In fast 40 Dienstjahren habe er keine solche Gewaltentwicklung bei einer Person gesehen. Obwohl sie zu zweit waren, hätten sie ihn kaum überwältigen können, der Mann habe um sich getreten, geschlagen und versucht, sich mit allen Mitteln der Festnahme zu entziehen. Irgendwie sei es dem Angreifer gelungen, ihn kniend am Boden zu fixieren. Im Kampf sei dann seine Umhängetasche verrutscht, sagte der 55-Jährige. Der Angeklagte habe daran gezogen, bis ihm die Luft wegblieb.„Ich hatte wirklich Angst um mein Leben”, sagte er.

Erst durch gezielte Schläge mit dem Einsatzmittelstock habe sich der betroffene Polizeibeamte aus der Lage befreien können, berichtet die Staatsanwaltschaft. Auch danach habe der Angeklagte die Polizisten massiv körperlich attackiert. Beide Beamten hätten Schürfwunden, Prellungen und Schnittwunden am ganzen Körper erlitten. Zudem habe einer der Polizeibeamten deutliche Drosselmarken am Hals erlitten. Die Verhandlung wird am 19. Februar fortgesetzt.

Die beiden Beamten waren dem Mann im Mai in eine Gaststätte an der Breite Straße gefolgt, weil er einer per Haftbefehl gesuchten Person sehr ähnlich sah. In der Gaststätte habe sich der Mann mit italienischen Ausweisdokumenten ausgewiesen, wobei den Polizisten sofort auffiel, dass die Dokumente gefälscht waren. Sie  teilten dem Mann mit, dass sie ihn zur Feststellung seiner wahren Identität mit zur Wache nehmen wollten. Unvermittelt habe der Mann versucht, aus der Gaststätte zu flüchten. Für ihn sei tatsächlich ein Europäischer Haftbefehl ausgestellt gewesen, erklärte die Staatsanwaltschaft seinerzeit..
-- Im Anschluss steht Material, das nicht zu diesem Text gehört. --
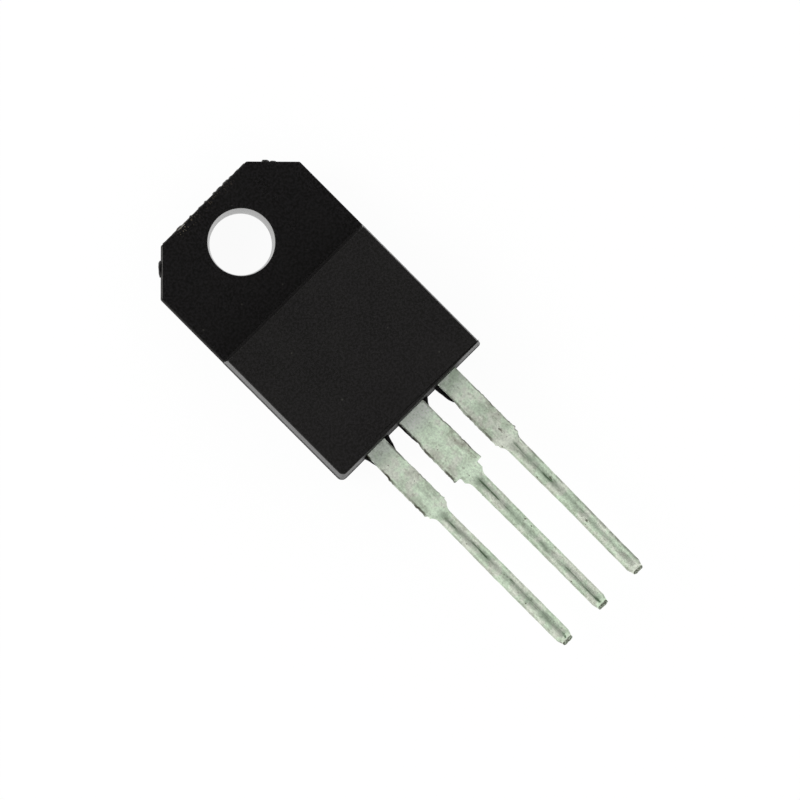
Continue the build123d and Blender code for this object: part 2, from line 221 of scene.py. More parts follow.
class Tree:
    """A node tree with short ways of adding nodes, whose inputs are constants or other nodes' outputs."""

    def __init__(self, data):
        self.data = data

    def give(self, node, inputs):
        """Sets or links inputs of a node."""
        for name, value in inputs.items():
            if is_socket(value):
                self.data.links.new(value, node.inputs[name])
            else:
                node.inputs[name].default_value = value

    def put(self, kind, inputs=None, **settings):
        """Adds a node, sets its settings, and sets or links its inputs."""
        made = self.data.nodes.new(kind)
        for name, value in settings.items():
            setattr(made, name, value)
        self.give(made, inputs or {})
        return made

    def maths(self, operation, first, second=0.0, third=0.0, clamp=False):
        inputs = {0: first, 1: second, 2: third}
        return self.put("ShaderNodeMath", inputs, operation=operation, use_clamp=clamp).outputs[0]

    def times(self, first, second, clamp=False):
        return self.maths("MULTIPLY", first, second, clamp=clamp)

    def scaled(self, value, factor, offset, clamp=False):
        return self.maths("MULTIPLY_ADD", value, factor, offset, clamp)

    def ramp(self, value, low, high, to_low=0.0, to_high=1.0):
        """A smooth step of a value between two limits."""
        limits = {"Value": value, "From Min": low, "From Max": high, "To Min": to_low, "To Max": to_high}
        return self.put("ShaderNodeMapRange", limits, interpolation_type="SMOOTHSTEP").outputs[0]

    def blend(self, factor, first, second, kind="MIX"):
        """A blend of two colours."""
        first, second = (value if is_socket(value) else (*value, 1) for value in (first, second))
        inputs = {0: factor, 6: first, 7: second}
        return self.put("ShaderNodeMix", inputs, data_type="RGBA", blend_type=kind).outputs[2]

    def noise(self, vector, scale, detail=2.0, roughness=0.5):
        inputs = {"Vector": vector, "Scale": scale, "Detail": detail, "Roughness": roughness}
        return self.put("ShaderNodeTexNoise", inputs).outputs[0]

    def cells(self, vector, scale):
        """The distance to the nearest of many scattered points, in cells."""
        return self.put(
            "ShaderNodeTexVoronoi", {"Vector": vector, "Scale": scale}, feature="F1"
        ).outputs["Distance"]

    def stretched(self, vector, scale):
        """A vector scaled separately along each axis."""
        return self.put("ShaderNodeMapping", {"Vector": vector, "Scale": scale}).outputs[0]

    def axes(self, vector):
        """The X, Y and Z of a vector."""
        return self.put("ShaderNodeSeparateXYZ", {0: vector}).outputs

    def attribute(self, name):
        return self.put("ShaderNodeAttribute", attribute_name=name).outputs["Fac"]

    def effect(self, group, inputs):
        """The outputs of a node group."""
        return self.put("ShaderNodeGroup", inputs, node_tree=group).outputs

    def bump(self, shader, height, distance):
        made = self.put("ShaderNodeBump", {"Height": height, "Distance": distance, "Strength": 1.0})
        self.give(shader, {"Normal": made.outputs[0]})

    def dressed(self, geometry, given, result):
        """Ends a geometry tree: gives the geometry its material and hands it out."""
        inputs = {"Geometry": geometry, "Material": given["Material"]}
        self.give(result, {0: self.put("GeometryNodeSetMaterial", inputs).outputs[0]})


def new_tree(name, kind, inputs, outputs):
    """A node tree with named inputs and outputs: the tree, its given inputs and its output node.

    An input is written as its default, or as its kind where it has none."""
    data = bpy.data.node_groups.new(name, kind)
    for direction, sockets in (("INPUT", inputs), ("OUTPUT", outputs)):
        for socket_name, value in sockets.items():
            socket_kind = value if isinstance(value, str) else {int: "Int", float: "Float"}[type(value)]
            socket = data.interface.new_socket(
                name=socket_name, in_out=direction, socket_type="NodeSocket" + socket_kind
            )
            if value != socket_kind:
                socket.default_value = value
    return Tree(data), data.nodes.new("NodeGroupInput").outputs, data.nodes.new("NodeGroupOutput")


def grain_group():
    """Matte spark-eroded grain: a height, a mask of flecks of filler, and soft clouds."""
    tree, given, result = new_tree(
        "moulded_grain", "ShaderNodeTree",
        {"Vector": "Vector", "Grain Size": 0.00009, "Fleck Share": 0.1},
        {"Height": "Float", "Flecks": "Float", "Cloud": "Float"},
    )
    vector = given["Vector"]
    scale = tree.maths("DIVIDE", 1.0, given["Grain Size"])
    coarse = tree.noise(vector, scale, 2.0, 0.6)
    fine = tree.noise(vector, tree.times(scale, 2.7), 1.0)
    cells = tree.cells(vector, tree.times(scale, 0.55))
    tree.give(result, {
        "Height": tree.maths("ADD", tree.times(coarse, 0.7), tree.times(fine, 0.3)),
        "Flecks": tree.maths("LESS_THAN", cells, given["Fleck Share"]),
        "Cloud": tree.noise(vector, tree.times(scale, 0.06), 3.0),
    })
    return tree.data


def mottle_group():
    """Uneven metal: soft patches, small pits and fine drawn lines along Y."""
    tree, given, result = new_tree(
        "metal_mottle", "ShaderNodeTree",
        {"Vector": "Vector", "Patch Size": 0.00025, "Pit Size": 0.0003, "Pit Share": 0.16},
        {"Patches": "Float", "Pits": "Float", "Lines": "Float", "Height": "Float"},
    )
    vector = given["Vector"]
    patch_scale = tree.maths("DIVIDE", 1.0, given["Patch Size"])
    patches = tree.noise(vector, patch_scale, 5.0, 0.62)
    cells = tree.cells(vector, tree.maths("DIVIDE", 1.0, given["Pit Size"]))
    size = tree.times(given["Pit Share"], tree.noise(vector, tree.times(patch_scale, 0.35), 1.0))
    torn = tree.noise(vector, tree.times(patch_scale, 7.0))
    pits = tree.ramp(tree.times(cells, tree.scaled(torn, 2.4, -0.2)), size, tree.times(size, 0.5))
    lines = tree.noise(tree.stretched(vector, (1.0, 0.09, 1.0)), 14000.0, 3.0, 0.6)
    height = tree.maths("SUBTRACT", tree.maths("ADD", patches, tree.times(lines, 0.3)), pits)
    tree.give(result, {"Patches": patches, "Pits": pits, "Lines": lines, "Height": height})
    return tree.data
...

Angriffe auf Amtsträger sind in Krefeld keine Seltenheit. Der Fall fällt durch seine  Gewalttätigkeit aber aus dem Rahmen. Gleichwohl wurden 2018 über die beiden verletzten Polizeibeamten hinaus 13 weitere Kollegen im Dienst angegriffen und verletzt. Insgesamt verbuchte die Krefelder Polizei 156 Fälle von Straftaten gegen die Staatsgewalt. Das bedeutet, an fast jedem zweiten Tag werden Polizisten beleidigt, bedroht, angegriffen.

Die  Statistik fürs vergangene Jahr, die am Mittwoch durch Krefelds Polizeipräsident Rainer Furth vorgestellt wurde, unterscheidet in die Kategorien „Widerstand gegen Vollstreckungsbeamte“ (120 Fälle) und „Tätlicher Angriff auf Vollstreckungsbeamte“ (36 Fälle). Nicht immer bleibt der Angriff für den Beamten schadlos. 15 Polizisten wurden 2018 verletzt. Das sind mehr als doppelt so viele wie im Vorjahr 2017 als sieben Fälle aktenkundig wurden. Im Zeitraum 2014 bis 2016 ging es besonders hoch her. 21, 27 und 18 Polizeibeamte mussten sich nach Angriffen auf ihre Person ärztlich behandeln lassen. Die Tatverdächtigen sind überwiegend älter als 21 Jahre, oft alkoholisiert, unter Drogen oder zur Fahndung ausgeschrieben.

Widerstand gegen Polizeibeamte kann nach dem Strafgesetzbuch und den  Paragrafen 113 und 114 vom Landgericht mit bis zu drei und bis zu fünf Jahren Freiheitsentzug bestraft werden.